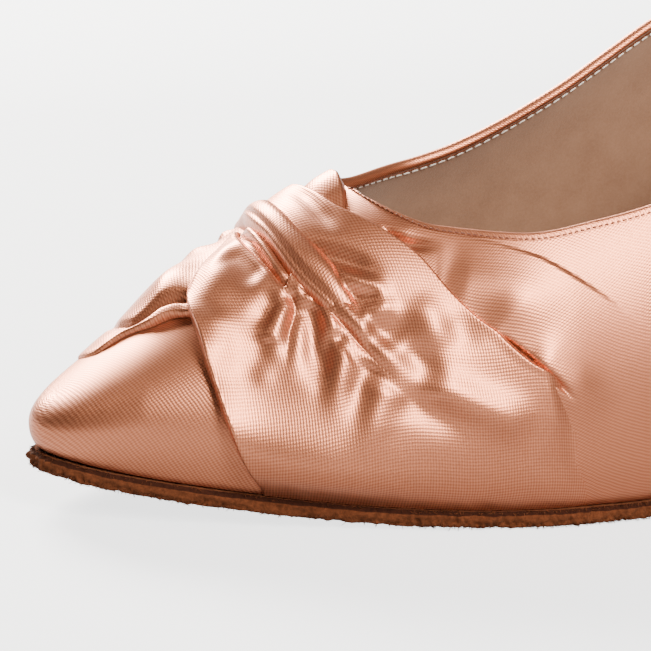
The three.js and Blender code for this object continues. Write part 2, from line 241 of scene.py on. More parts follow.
def grid_faces(rows, columns, offset=0, flip=False, ring=False):
    i, j = np.meshgrid(np.arange(rows - 1), np.arange(columns if ring else columns - 1), indexing="ij")
    k = (j + 1) % columns
    quads = np.stack([i * columns + j, (i + 1) * columns + j, (i + 1) * columns + k, i * columns + k], -1)
    quads = quads.reshape(-1, 4) + offset
    return quads[:, ::-1] if flip else quads


ROWS_ALONG = np.linspace(0.5, SHOE_LENGTH - 0.5, 240)
ROWS_ACROSS = np.linspace(-100, 100, 201)


def girth_table():
    """How far round the last each place lies from the ridge, in millimetres."""
    along, across = np.meshgrid(ROWS_ALONG, ROWS_ACROSS, indexing="ij")
    step = np.linalg.norm(np.diff(vamp_point(along, across), axis=1), axis=-1)
    run = np.concatenate([np.zeros((len(ROWS_ALONG), 1)), np.cumsum(step, axis=1)], axis=1)
    return run - run[:, 100:101]


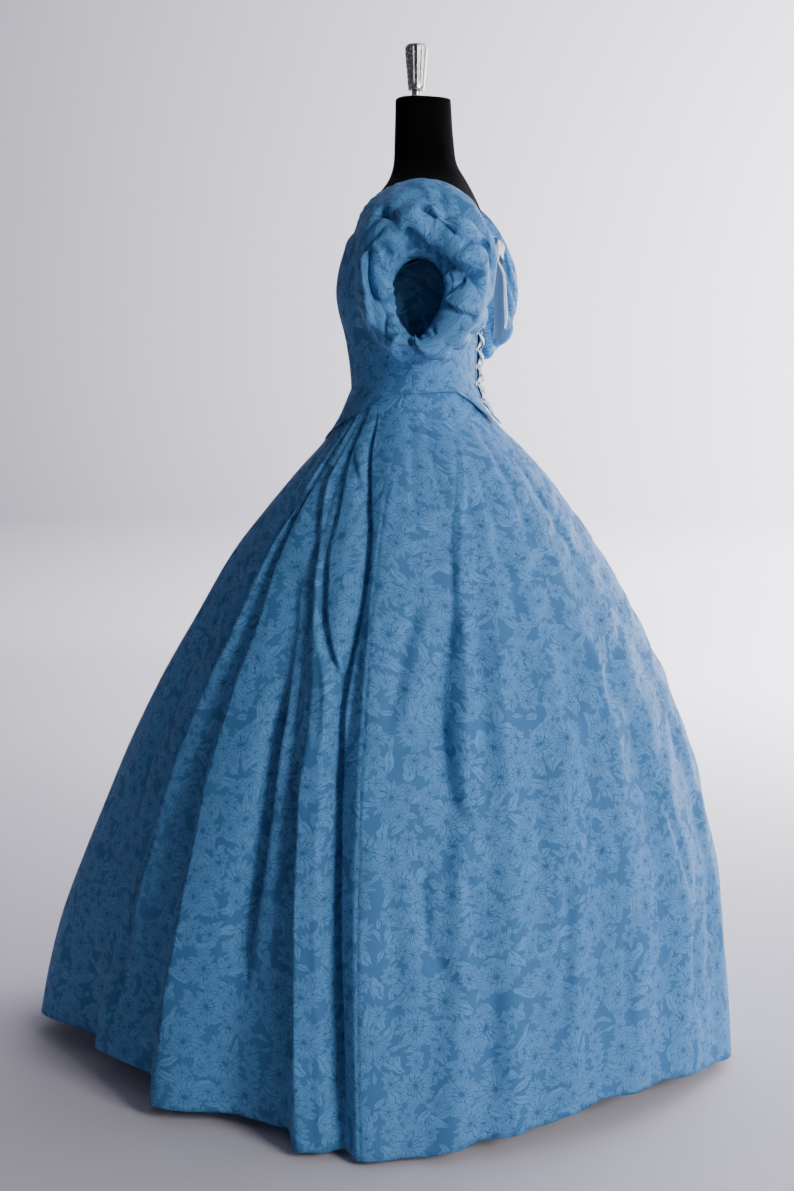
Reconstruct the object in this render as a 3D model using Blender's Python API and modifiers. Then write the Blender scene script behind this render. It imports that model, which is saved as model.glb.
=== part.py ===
# Ball gown on a limbless dress form, in metres, +Z up.
# The gown faces -Y, the wearer's left side is +X, and the stand's base rests on z = 0.
# Body angles are in degrees round the stand's axis, from the centre front (0) over the wearer's
# left side (90) to the centre back (180), and negative over the right side.

import bmesh
import bpy
import numpy as np
from math import radians
from mathutils import Matrix, Vector

COLLECTION = "ball_gown_on_dress_form"

# Driving heights
WAIST = 1.070
HIP = 0.860
KNEE = 0.500
FOLD_FOOT = 0.020
NECK_TOP = 1.5155
FORM_BOTTOM = 0.838

# Walls and gaps
GAP = 0.0003
SKIRT_WALL = 0.0020
BODICE_WALL = 0.0016
SLEEVE_WALL = 0.0016
BAND_WALL = 0.0030
RIBBON_WALL = 0.0008
SKIRT_OVER_FORM = 0.0036
BODICE_OVER_SKIRT = 0.0025
BAND_OVER_FORM = 0.0006
BAND_LEVELS = np.array([WAIST, WAIST + 0.014, WAIST + 0.028])

# Rows of the form between those of its table
FORM_EXTRA_LEVELS = np.array([0.910, 1.033, 1.050, 1.480])

# Grid densities
BASQUE_ROWS = 3
BODICE_ROWS = 6
BODICE_FRONT_COLUMNS = 25
BODICE_BACK_COLUMNS = 13
SLEEVE_COLUMNS = 48
FORM_COLUMNS = 24

# Heights of the skirt's rows; the hem's rise fades out at the knee
SKIRT_LEVELS = np.array([0.020, 0.090, 0.180, 0.275, 0.375, 0.475, 0.575, 0.670, 0.755, 0.830,
                         0.885, 0.930, 0.965, 0.998, 1.032, 1.0697])

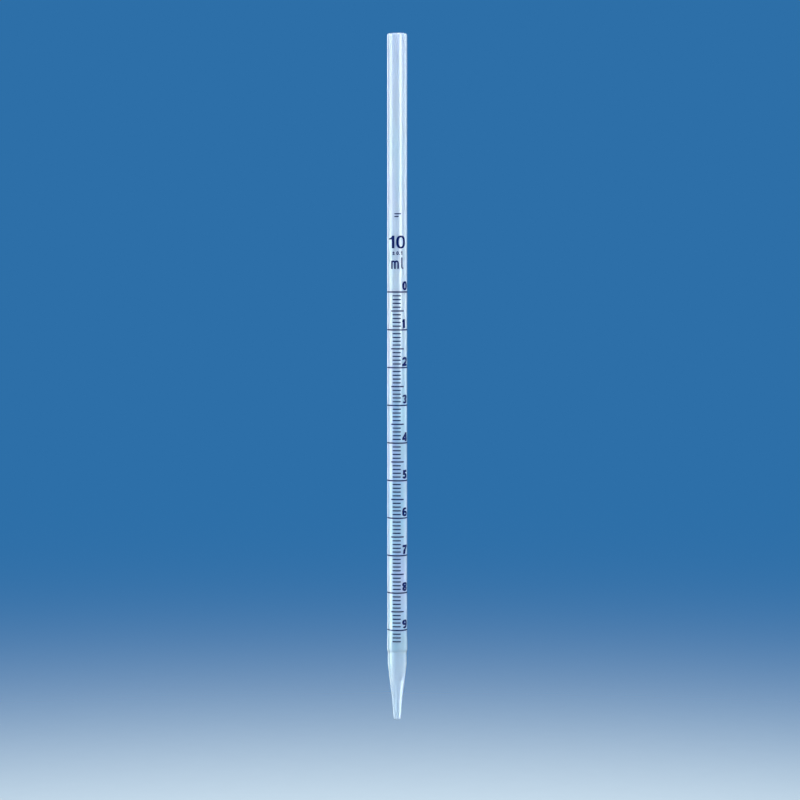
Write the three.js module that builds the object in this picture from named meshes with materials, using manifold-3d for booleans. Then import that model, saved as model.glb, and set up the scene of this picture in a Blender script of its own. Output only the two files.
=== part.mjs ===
// A 10 ml graduated measuring pipette in translucent polypropylene, held upright with its jet down.
// Two plastic pieces carry the liquid: an extruded barrel, and a moulded jet whose spigot is welded
// into the barrel. The rest is the print on the barrel, each deposit of ink a thin curved solid.
//
// Millimetres, +Z up. The origin is the centre of the rim at the suction end, so every depth below
// is a distance under the rim. The scale faces -Y, and angles on the barrel run from there to +X.

import * as THREE from "three";
import { mergeVertices } from "three/addons/utils/BufferGeometryUtils.js";
import { TessellateModifier } from "three/addons/modifiers/TessellateModifier.js";
import Module from "manifold-3d";

const wasm = await Module();
wasm.setup();

// Barrel: a plain tube, stretched a little over the jet's spigot at its lower end
const barrelDiameter = 10;
const boreDiameter = 8.18;
const rimRound = 0.45;
const boreChamfer = 0.15;
const seamDepth = 311.5;
const flareStart = 303;
const flareEnd = 307;
const flareGrowth = 0.12;
const barrelEndRound = { height: 1.6, inset: 0.3 };

// Jet, outside: spigot, collar, cone and nozzle
const totalLength = 346.5;
const weldGap = 0.05;
const spigotLength = 6;
const spigotChamfer = { height: 1.5, inset: 0.25 };
const collarDiameter = 9.54;
const weldBead = 0.1;
const collarEnd = 317.3;
const coneTop = { depth: 321.8, diameter: 8.66 };
const nozzleTop = { depth: 338.4, diameter: 4.8 };
const tipDiameter = 3.6;
const tipRound = 0.5;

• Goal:
Word for word, reproduce the listing above from its start up to and including the line that has "ROWS_ACROSS = np.linspace(-100, 100, 201)". Give only those lines.

• Full answer:
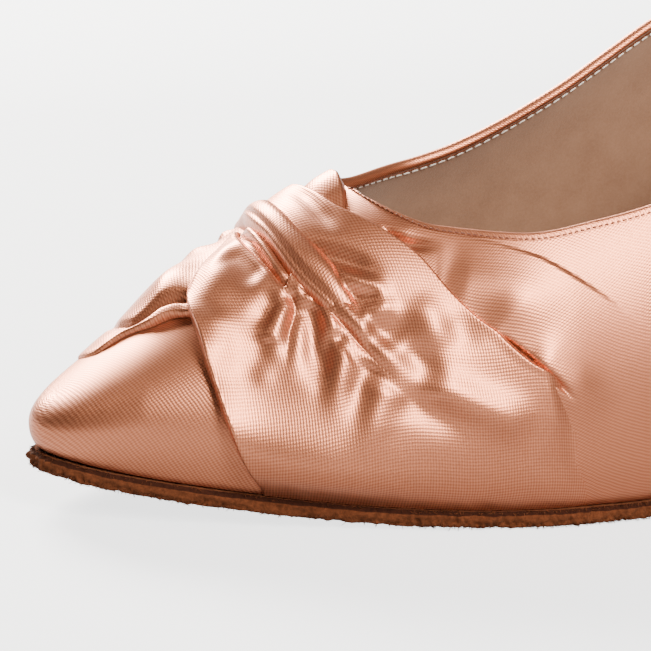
The three.js and Blender code for this object continues. Write part 2, from line 241 of scene.py on. More parts follow.
def grid_faces(rows, columns, offset=0, flip=False, ring=False):
    i, j = np.meshgrid(np.arange(rows - 1), np.arange(columns if ring else columns - 1), indexing="ij")
    k = (j + 1) % columns
    quads = np.stack([i * columns + j, (i + 1) * columns + j, (i + 1) * columns + k, i * columns + k], -1)
    quads = quads.reshape(-1, 4) + offset
    return quads[:, ::-1] if flip else quads


ROWS_ALONG = np.linspace(0.5, SHOE_LENGTH - 0.5, 240)
ROWS_ACROSS = np.linspace(-100, 100, 201)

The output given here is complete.